**What to produce:** Please output the lines shown below exactly as they appear.

**Source material:**
--
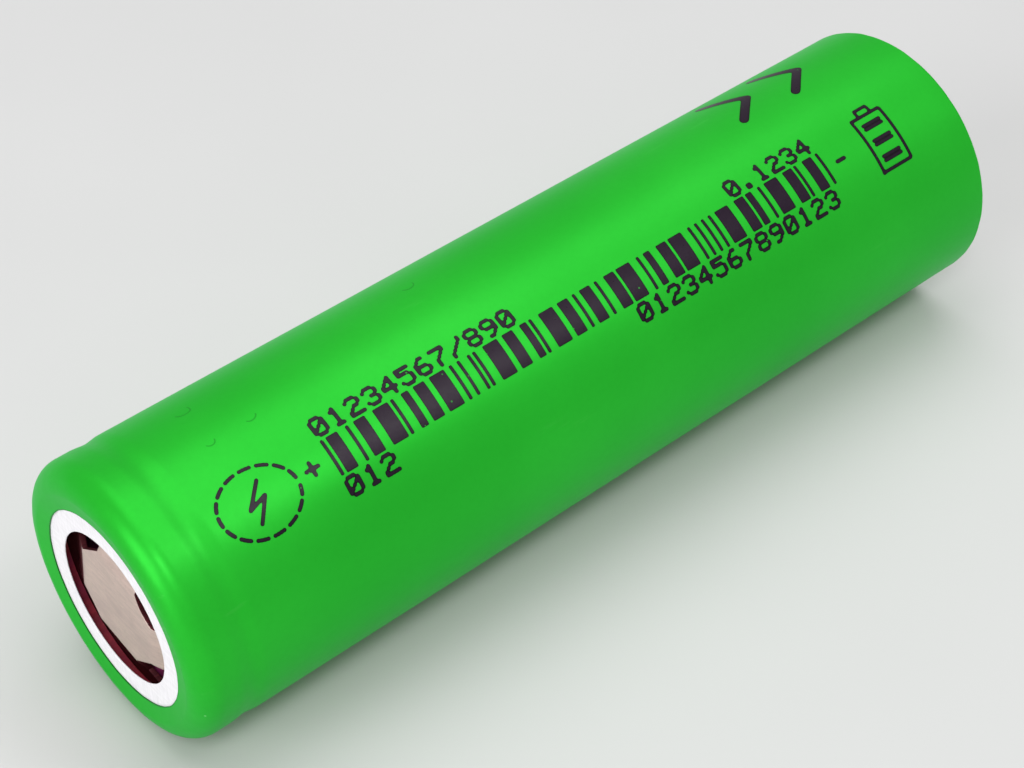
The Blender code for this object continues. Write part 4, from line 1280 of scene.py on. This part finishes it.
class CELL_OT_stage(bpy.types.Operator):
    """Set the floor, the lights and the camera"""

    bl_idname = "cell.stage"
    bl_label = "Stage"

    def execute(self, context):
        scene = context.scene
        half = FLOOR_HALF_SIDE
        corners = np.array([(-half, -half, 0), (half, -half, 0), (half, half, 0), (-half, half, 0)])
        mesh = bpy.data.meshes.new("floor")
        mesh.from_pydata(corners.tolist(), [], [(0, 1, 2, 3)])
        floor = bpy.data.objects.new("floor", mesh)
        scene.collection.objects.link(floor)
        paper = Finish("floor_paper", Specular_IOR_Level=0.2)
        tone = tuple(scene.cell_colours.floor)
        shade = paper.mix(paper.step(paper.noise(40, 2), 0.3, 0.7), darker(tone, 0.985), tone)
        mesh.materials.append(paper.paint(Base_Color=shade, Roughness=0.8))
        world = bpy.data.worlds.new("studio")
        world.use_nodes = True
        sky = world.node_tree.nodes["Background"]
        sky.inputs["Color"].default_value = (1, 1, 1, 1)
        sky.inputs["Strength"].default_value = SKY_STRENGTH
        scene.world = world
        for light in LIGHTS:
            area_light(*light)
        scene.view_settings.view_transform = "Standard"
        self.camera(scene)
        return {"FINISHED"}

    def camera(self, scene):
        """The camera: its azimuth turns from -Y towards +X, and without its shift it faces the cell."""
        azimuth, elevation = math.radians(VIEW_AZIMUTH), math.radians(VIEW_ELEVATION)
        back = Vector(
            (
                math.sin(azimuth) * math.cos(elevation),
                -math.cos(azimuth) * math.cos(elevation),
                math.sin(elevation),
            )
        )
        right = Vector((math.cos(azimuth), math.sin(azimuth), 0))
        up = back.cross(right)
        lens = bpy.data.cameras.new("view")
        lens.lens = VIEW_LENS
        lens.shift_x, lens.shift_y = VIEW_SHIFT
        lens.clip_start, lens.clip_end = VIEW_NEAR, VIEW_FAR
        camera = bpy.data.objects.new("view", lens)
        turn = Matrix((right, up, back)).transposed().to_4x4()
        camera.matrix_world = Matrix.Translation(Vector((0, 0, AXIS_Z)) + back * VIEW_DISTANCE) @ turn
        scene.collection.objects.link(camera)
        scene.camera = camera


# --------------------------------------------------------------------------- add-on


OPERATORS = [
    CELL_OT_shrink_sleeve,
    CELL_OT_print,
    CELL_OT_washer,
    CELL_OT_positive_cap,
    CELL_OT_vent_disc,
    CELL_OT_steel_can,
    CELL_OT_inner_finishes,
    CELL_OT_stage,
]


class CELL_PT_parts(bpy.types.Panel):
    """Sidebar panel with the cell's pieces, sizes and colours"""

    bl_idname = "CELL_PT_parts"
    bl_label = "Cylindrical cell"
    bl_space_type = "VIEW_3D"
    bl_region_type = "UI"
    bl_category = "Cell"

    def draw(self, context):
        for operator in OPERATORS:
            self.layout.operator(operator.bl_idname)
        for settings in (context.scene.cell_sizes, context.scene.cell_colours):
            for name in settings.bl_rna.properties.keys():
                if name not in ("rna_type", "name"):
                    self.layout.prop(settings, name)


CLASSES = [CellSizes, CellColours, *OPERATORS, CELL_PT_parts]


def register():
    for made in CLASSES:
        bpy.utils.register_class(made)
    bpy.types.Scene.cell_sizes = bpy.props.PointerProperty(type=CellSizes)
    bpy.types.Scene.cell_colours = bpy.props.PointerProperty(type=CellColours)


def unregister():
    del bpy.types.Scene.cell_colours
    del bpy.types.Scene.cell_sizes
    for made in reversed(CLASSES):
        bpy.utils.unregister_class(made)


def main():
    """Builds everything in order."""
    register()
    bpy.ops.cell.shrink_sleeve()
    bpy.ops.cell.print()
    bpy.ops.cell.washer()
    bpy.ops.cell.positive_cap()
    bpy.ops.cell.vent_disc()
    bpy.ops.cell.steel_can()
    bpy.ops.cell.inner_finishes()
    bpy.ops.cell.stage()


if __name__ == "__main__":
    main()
--
**Result:**
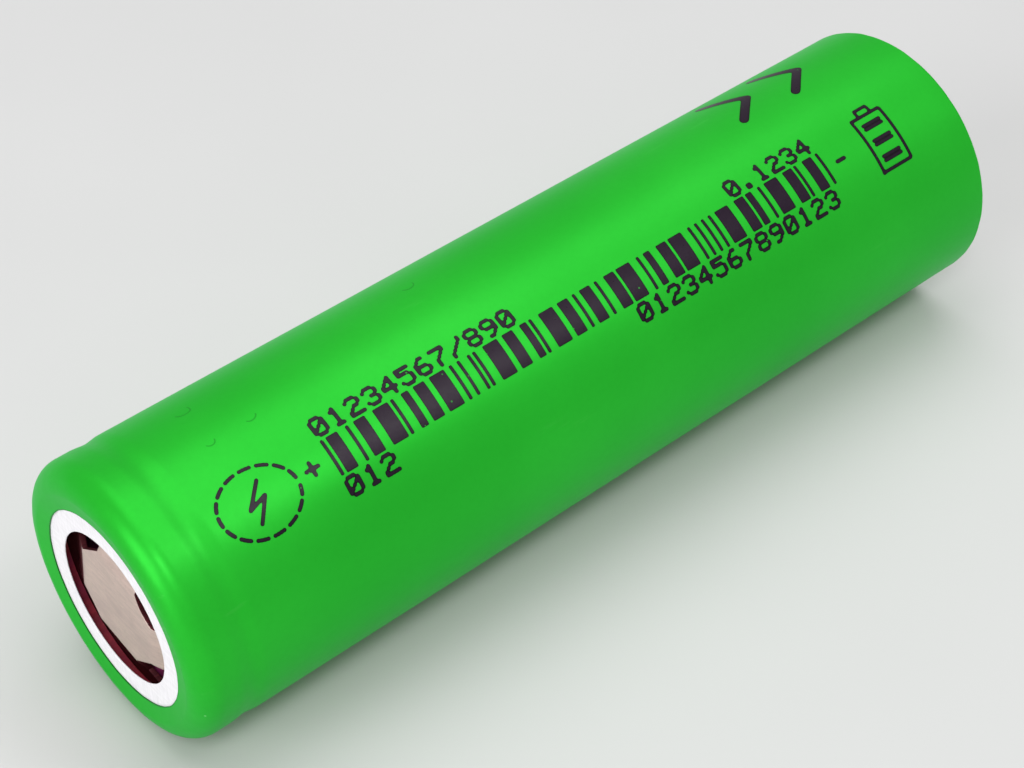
The Blender code for this object continues. Write part 4, from line 1280 of scene.py on. This part finishes it.
class CELL_OT_stage(bpy.types.Operator):
    """Set the floor, the lights and the camera"""

    bl_idname = "cell.stage"
    bl_label = "Stage"

    def execute(self, context):
        scene = context.scene
        half = FLOOR_HALF_SIDE
        corners = np.array([(-half, -half, 0), (half, -half, 0), (half, half, 0), (-half, half, 0)])
        mesh = bpy.data.meshes.new("floor")
        mesh.from_pydata(corners.tolist(), [], [(0, 1, 2, 3)])
        floor = bpy.data.objects.new("floor", mesh)
        scene.collection.objects.link(floor)
        paper = Finish("floor_paper", Specular_IOR_Level=0.2)
        tone = tuple(scene.cell_colours.floor)
        shade = paper.mix(paper.step(paper.noise(40, 2), 0.3, 0.7), darker(tone, 0.985), tone)
        mesh.materials.append(paper.paint(Base_Color=shade, Roughness=0.8))
        world = bpy.data.worlds.new("studio")
        world.use_nodes = True
        sky = world.node_tree.nodes["Background"]
        sky.inputs["Color"].default_value = (1, 1, 1, 1)
        sky.inputs["Strength"].default_value = SKY_STRENGTH
        scene.world = world
        for light in LIGHTS:
            area_light(*light)
        scene.view_settings.view_transform = "Standard"
        self.camera(scene)
        return {"FINISHED"}

    def camera(self, scene):
        """The camera: its azimuth turns from -Y towards +X, and without its shift it faces the cell."""
        azimuth, elevation = math.radians(VIEW_AZIMUTH), math.radians(VIEW_ELEVATION)
        back = Vector(
            (
                math.sin(azimuth) * math.cos(elevation),
                -math.cos(azimuth) * math.cos(elevation),
                math.sin(elevation),
            )
        )
        right = Vector((math.cos(azimuth), math.sin(azimuth), 0))
        up = back.cross(right)
        lens = bpy.data.cameras.new("view")
        lens.lens = VIEW_LENS
        lens.shift_x, lens.shift_y = VIEW_SHIFT
        lens.clip_start, lens.clip_end = VIEW_NEAR, VIEW_FAR
        camera = bpy.data.objects.new("view", lens)
        turn = Matrix((right, up, back)).transposed().to_4x4()
        camera.matrix_world = Matrix.Translation(Vector((0, 0, AXIS_Z)) + back * VIEW_DISTANCE) @ turn
        scene.collection.objects.link(camera)
        scene.camera = camera


# --------------------------------------------------------------------------- add-on


OPERATORS = [
    CELL_OT_shrink_sleeve,
    CELL_OT_print,
    CELL_OT_washer,
    CELL_OT_positive_cap,
    CELL_OT_vent_disc,
    CELL_OT_steel_can,
    CELL_OT_inner_finishes,
    CELL_OT_stage,
]


class CELL_PT_parts(bpy.types.Panel):
    """Sidebar panel with the cell's pieces, sizes and colours"""

    bl_idname = "CELL_PT_parts"
    bl_label = "Cylindrical cell"
    bl_space_type = "VIEW_3D"
    bl_region_type = "UI"
    bl_category = "Cell"

    def draw(self, context):
        for operator in OPERATORS:
            self.layout.operator(operator.bl_idname)
        for settings in (context.scene.cell_sizes, context.scene.cell_colours):
            for name in settings.bl_rna.properties.keys():
                if name not in ("rna_type", "name"):
                    self.layout.prop(settings, name)


CLASSES = [CellSizes, CellColours, *OPERATORS, CELL_PT_parts]


def register():
    for made in CLASSES:
        bpy.utils.register_class(made)
    bpy.types.Scene.cell_sizes = bpy.props.PointerProperty(type=CellSizes)
    bpy.types.Scene.cell_colours = bpy.props.PointerProperty(type=CellColours)


def unregister():
    del bpy.types.Scene.cell_colours
    del bpy.types.Scene.cell_sizes
    for made in reversed(CLASSES):
        bpy.utils.unregister_class(made)


def main():
    """Builds everything in order."""
    register()
    bpy.ops.cell.shrink_sleeve()
    bpy.ops.cell.print()
    bpy.ops.cell.washer()
    bpy.ops.cell.positive_cap()
    bpy.ops.cell.vent_disc()
    bpy.ops.cell.steel_can()
    bpy.ops.cell.inner_finishes()
    bpy.ops.cell.stage()


if __name__ == "__main__":
    main()